Hal itulah yang absen, menurut Paggaru. Dia menyebutkan, Ario Bayu selaku Ketua Komite FFI telah menyatakan bahwa Komite tak berkewajiban untuk melapor kepada BPI. Hal itu menurut Paggaru suatu kekeliruan, mengingat posisi BPI selama ini sebagai pihak yang menunjuk Komite. Penunjukan itu membuat BPI berkewajiban untuk mengevaluasi dan selanjutnya melapor terkait penyelenggaraan FFI kepada masyarakat perfilman dan juga pemerintah selaku pendukung pendanaan.
"Kenapa kami perlu ada laporan secara substantif, karena kami perlu evaluasi, pertanggungjawaban kami ke semua masyarakat film. Penunjukan Ketua Komite kan dari BPI, maka kami ada punya hak untuk mempertanyakan," tutur Paggaru.
Menurut Paggaru, pihaknya memiliki kekhawatiran soal pelaksanaan FFI tahun ini, karena ada perubahan di tataran pemerintahan selaku pendukung pendanaan.
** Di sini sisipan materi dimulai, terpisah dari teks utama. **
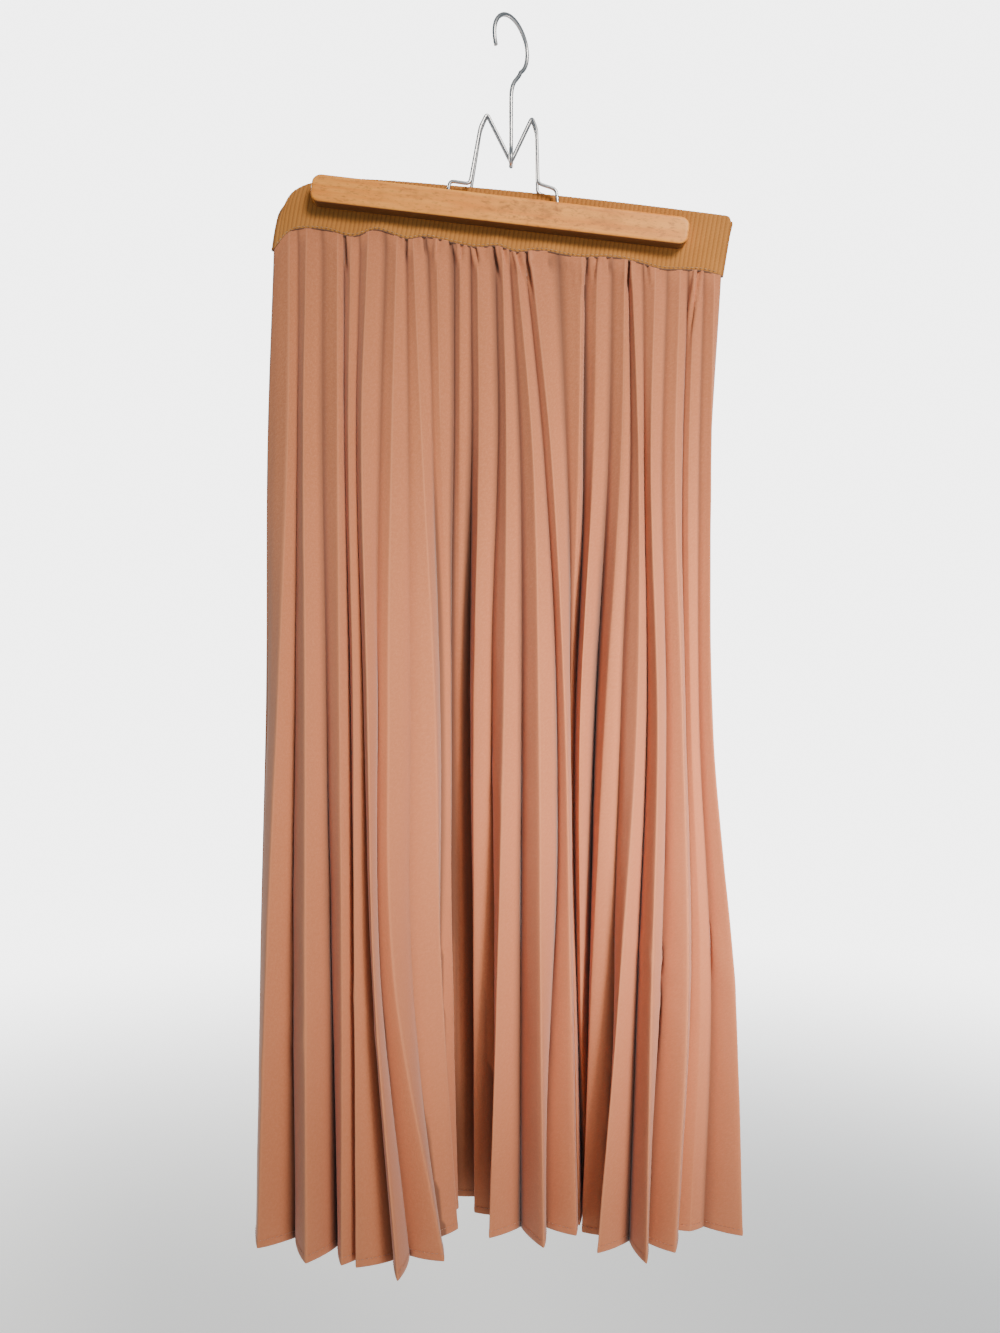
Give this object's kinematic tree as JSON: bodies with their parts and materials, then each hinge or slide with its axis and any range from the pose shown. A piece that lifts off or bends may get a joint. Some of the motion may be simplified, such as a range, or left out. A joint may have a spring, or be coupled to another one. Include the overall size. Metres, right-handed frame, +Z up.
{
  "type": "pleated midi skirt on clamp hanger",
  "caption": "Pleated terracotta midi skirt with a ribbed ochre elastic waistband, hanging from a wooden clamp hanger with wire frames and a wire hook",
  "frame": {"origin": "the inner top of the hanger's hook, where it rests on a rail", "axes": "+Z up, the skirt's front faces -Y, +X to the right as seen from the front"},
  "size_m": [0.373, 0.1979, 0.9388],
  "materials": {
    "skirt_cloth": "matte pleated crepe",
    "waist_elastic": "matte ribbed knit",
    "bar_wood": "satin varnish",
    "bright_wire": "polished"
  },
  "bodies": {
    "root": {"front_panel": "skirt_cloth", "back_panel": "skirt_cloth", "waistband": "waist_elastic", "clamp_bar_front": "bar_wood", "clamp_bar_back": "bar_wood", "wire_frame_front": "bright_wire", "wire_frame_back": "bright_wire", "hook": "bright_wire"}
  },
  "joints": []
}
FFI sebelumnya didukung oleh Kementerian Pendidikan, Kebudayaan, Riset dan Teknologi, namun kini langsung didukung Kementerian Kebudayaan. Ada pula isu efisiensi yang berpotensi mengganggu pelaksanaan festival.
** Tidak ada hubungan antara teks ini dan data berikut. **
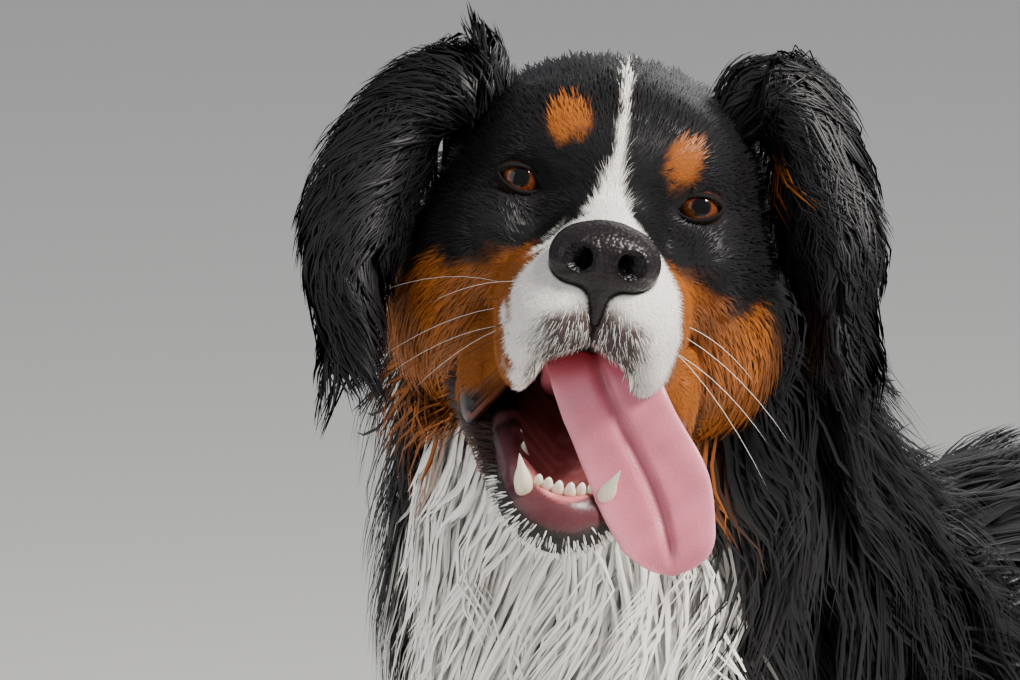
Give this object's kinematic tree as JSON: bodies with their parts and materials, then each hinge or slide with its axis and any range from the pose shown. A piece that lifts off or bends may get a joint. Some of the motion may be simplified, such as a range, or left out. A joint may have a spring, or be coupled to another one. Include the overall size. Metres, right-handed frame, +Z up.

Karena itu, BPI meminta laporan dari Komite FFI terkait persiapan penyelenggaraan, karena mendekati pertengahan tahun pun masih belum ada informasi terbaru tentang penyelenggaraan FFI 2025. Namun BPI tak mendapatkan laporan itu, justru mendapatkan sikap pemisahan diri dari Komite FFI, menurut Paggaru.
"Kami ada kekhawatiran sebenarnya, pergantian kementerian hingga efisiensi. Maka itu, kita perlu pertanyakan komunikasinya seperti apa," ujar Paggaru.
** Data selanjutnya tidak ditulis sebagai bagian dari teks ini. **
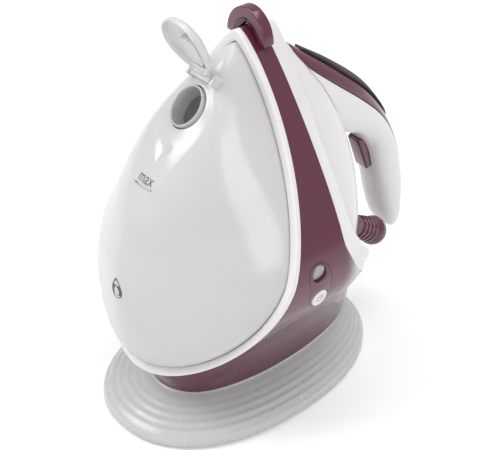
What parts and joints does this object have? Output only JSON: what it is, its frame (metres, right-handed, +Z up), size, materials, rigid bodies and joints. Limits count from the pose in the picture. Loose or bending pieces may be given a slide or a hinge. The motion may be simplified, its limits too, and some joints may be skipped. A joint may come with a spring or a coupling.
{
  "type": "steam generator iron station",
  "caption": "Upright egg-shaped steam station with a translucent front water tank, an open filler flap and a steam iron docked nose up on its back.",
  "frame": {"origin": "middle of the bounding box in plan, on the table under the rubber feet", "axes": "+Z up, -Y towards the water tank at the front, +Y towards the docked iron, +X towards the side with the power button"},
  "size_m": [0.187, 0.2802, 0.3133],
  "materials": {
    "clear_plastic": "milky translucent plastic",
    "white_plastic": "gloss moulded plastic",
    "burgundy_plastic": "dark red gloss moulded plastic",
    "grey_plastic": "smooth grey plastic",
    "dark_plastic": "fine textured dark plastic",
    "silicone": "soft matt silicone",
    "rubber": "matt rubber",
    "steel": "brushed steel",
    "brass": "plain brass",
    "board_green": "coated circuit board"
  },
  "bodies": {
    "station": {"foot_base": "clear_plastic", "foot_plate": "white_plastic", "rubber_foot_1": "rubber", "rubber_foot_2": "rubber", "rubber_foot_3": "rubber", "rubber_foot_4": "rubber", "body_shell": "burgundy_plastic", "front_rim": "white_plastic", "control_panel": "burgundy_plastic", "indicator_lens": "grey_plastic", "button_switch": "dark_plastic", "panel_board": "board_green", "water_tank": "clear_plastic", "tank_back": "white_plastic", "filler_neck": "clear_plastic", "flap_hinge_pin": "steel", "dock_frame": "white_plastic", "dock_panel": "white_plastic", "dock_pad_left": "silicone", "dock_pad_right": "silicone", "boiler": "steel", "boiler_heater": "brass", "boiler_thermostat": "grey_plastic", "pump": "dark_plastic", "circuit_board": "board_green", "inlet_tube": "silicone", "feed_tube": "silicone", "outlet_valve": "white_plastic"},
    "flap": {"filler_flap": "clear_plastic"},
    "clasp": {"lock_clasp": "burgundy_plastic"},
    "button": {"power_button": "white_plastic"},
    "iron": {"soleplate": "steel", "heat_shield": "dark_plastic", "iron_body": "white_plastic", "thermostat": "grey_plastic", "handle": "white_plastic", "handle_cover": "burgundy_plastic", "handle_grip": "dark_plastic", "steam_switch": "dark_plastic"},
    "dial": {"temperature_dial": "dark_plastic"},
    "trigger": {"steam_trigger": "burgundy_plastic"},
    "boot": {"hose_boot": "burgundy_plastic"}
  },
  "joints": [
    {"name": "flap_hinge", "type": "hinge", "parent": "station", "child": "flap", "pos_m": [0, -0.05617, 0.26526], "axis": [1, 0, 0], "range_deg": [0, 110]},
    {"name": "clasp_slide", "type": "slide", "parent": "station", "child": "clasp", "axis": [0, 1, 0], "range_m": [0, 0.01]},
    {"name": "button_press", "type": "slide", "parent": "station", "child": "button", "axis": [-0.9848, 0, 0.174], "range_m": [0, 0.0015], "stiffness_N_per_m": 600},
    {"name": "iron_lift_off", "type": "slide", "parent": "station", "child": "iron", "axis": [0, 1, 0], "range_m": [0, 0.12]},
    {"name": "dial_turn", "type": "hinge", "parent": "iron", "child": "dial", "pos_m": [0, 0.0723, 0.118], "axis": [0, 1, 0], "range_deg": [-120, 120]},
    {"name": "trigger_press", "type": "slide", "parent": "iron", "child": "trigger", "axis": [0, 0.9397, 0.342], "range_m": [0, 0.002], "stiffness_N_per_m": 500},
    {"name": "boot_swivel", "type": "hinge", "parent": "iron", "child": "boot", "pos_m": [0.02, 0.0704, 0.094], "axis": [0, 0.8211, -0.5708], "range_deg": [-40, 40]}
  ]
}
Kini, BPI telah menyatakan undur diri dari FFI serta mencabut SK Komite FFI. Hal ini menurut Paggaru sesuatu yang serius, dan harus segera diselesaikan. Jika tidak, bisa berdampak pada banyak aspek penyelenggaraan FFI, mulai dari tataran legal hingga teknis penyelenggaraan.
"Kami sebenarnya tak masalah jika memang tak dilibatkan di FFI. Tapi tegak-duduknya harus jelas dulu. Kalau sekarang ini kami 'tersandra'. Jika tak ada laporan dari FFI, bagaimana kami akan mempertanggungjawabkan kepada masyarakat film Indonesia?" tekan Paggaru.
Hingga berita ini diturunkan, belum ada perkembangan informasi terbaru dari FFI terkait komite memisahkan diri dari BPI. Jika ini berpisah, maka ada potensi FFI sendiri akan mengalami perubahan besar ke depannya, mulai dari aspek administratif hingga teknis penyelenggaraannya.
Bagaimanapun, FFI selama ini tak terlepas dari BPI. Bahkan, salah satu proses penjurian awal di FFI, jika merujuk skema penjurian tahun lalu, itu melibatkan asosiasi-asosiasi perfilman yang bernaung di bawah BPI.
Jika ditarik lebih jauh, FFI sendiri dibesarkan oleh BPI. Setidaknya sejak 1982, FFI dilaksanakan oleh Dewan Film Nasional yang merupakan cikal-bakal BPI.
FFI 2025 resmi diluncurkan pada 12 Juni lalu melalui unggahan poster logo di Instagram resmi FFI. Jika dikaitkan tuturan Paggaru, peluncuran FFI tahun ini memang terbilang lambat, mengingat tahun lalu festival ini telah digulirkan sejak April. Berdasarkan amatan Validnews, kanal informasi FFI seperti Instagram hingga website belakangan memang jarang aktif membagikan informasi terbaru. Bahkan, beberapa nama anggota komite periode 2024-2026 yang sejatinya sudah mundur, masih tertera di laman resmi FFI.
Maka, ada apa atau perubahan apa yang tengah terjadi di FFI kali ini?
Validnews telah mencoba berkomunikasi dengan pihak FFI untuk mendapatkan penjelasan. Namun belum ada pernyataan yang bisa didapatkan sejauh ini.